Home Forums Data Warehousing Integration Services What happens if new records are inserted in a source table during a package execution? RE: What happens if new records are inserted in a source table during a package execution?

  • wolfkillj (5/13/2013)


    Jeff Moden (5/10/2013)


    wolfkillj (5/7/2013)


    Phil Parkin (5/7/2013)


    This is probably what you meant by "I can program the loading process in another way, I know." but to remove most of the doubt I like to code extracts like this off of an ever-increasing key, i.e. an IDENTITY column setup as a unique index or primary key. This way I will select the maximum ID into a variable, then select all rows that are less than or equal to that ID.

    +1 to this, me too.

    Ditto on the +1. If you want to do only an incremental extraction (instead of extracting ALL rows where ID < MAX(ID), create a log table with a column called extractedThroughID or something similar. When you begin the extraction, read the most recent extractedThroughID from the log table into a variable (lastExtractEndID, for example) and the MAX(ID) into another variable (e.g., currentExtractEndID) and extract only rows WHERE ID > lastExtractStartID AND ID <= currentExtractEndID. When the extraction process completes successfully, insert the value of currentExtractEndID in the log table as extractedThroughID so the extraction will start from there next time.

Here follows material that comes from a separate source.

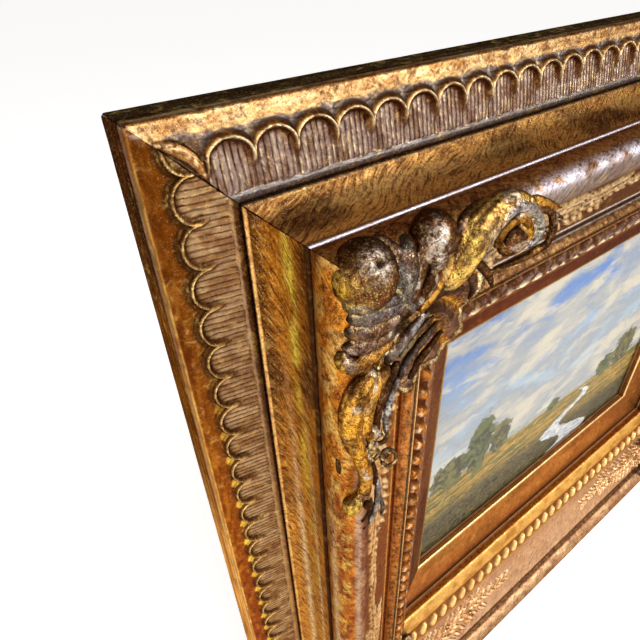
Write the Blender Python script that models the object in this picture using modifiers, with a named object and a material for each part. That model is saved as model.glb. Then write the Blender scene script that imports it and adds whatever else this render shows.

    I guess I'm he odd ball. I've had some situations (high speed staging tables fed by triggers on multiple other tables) where lower numbered rows were still in the process of being committed that what the MAX(ID) was and it caused some real headaches. I don't rely on MAX(ID). Instead, I read all of the rows that have no locks on them by using READ PAST and I store the IDs in a temp table to control what I work on and delete, etc.

    Jeff -

    Thanks for mentioning this. It prompted me to think about how the existence of INSERT/UPDATE transactions that have been initiated but not committed could cause some rows to fall through the cracks of ETL processes that select rows for extraction based on the comparison of some ever-increasing column with a "cutoff value". Thanks for the suggesting your method - I'll be looking into it.

    Jason

    UPDATEs could be missed but that's an entirely different ballgame and would require a different approach than "less than or equal to IDENTITY". For INSERTs, I do not think they will fall through the cracks due to ACID properties.

    I like Jeff's technique for the scenario he mentioned, high speed staging tables fed by triggers on multiple other tables, but it could be deemed over-engineered in some environments. I have added it to my toolkit though, thanks Jeff!

    There are no special teachers of virtue, because virtue is taught by the whole community.
    --Plato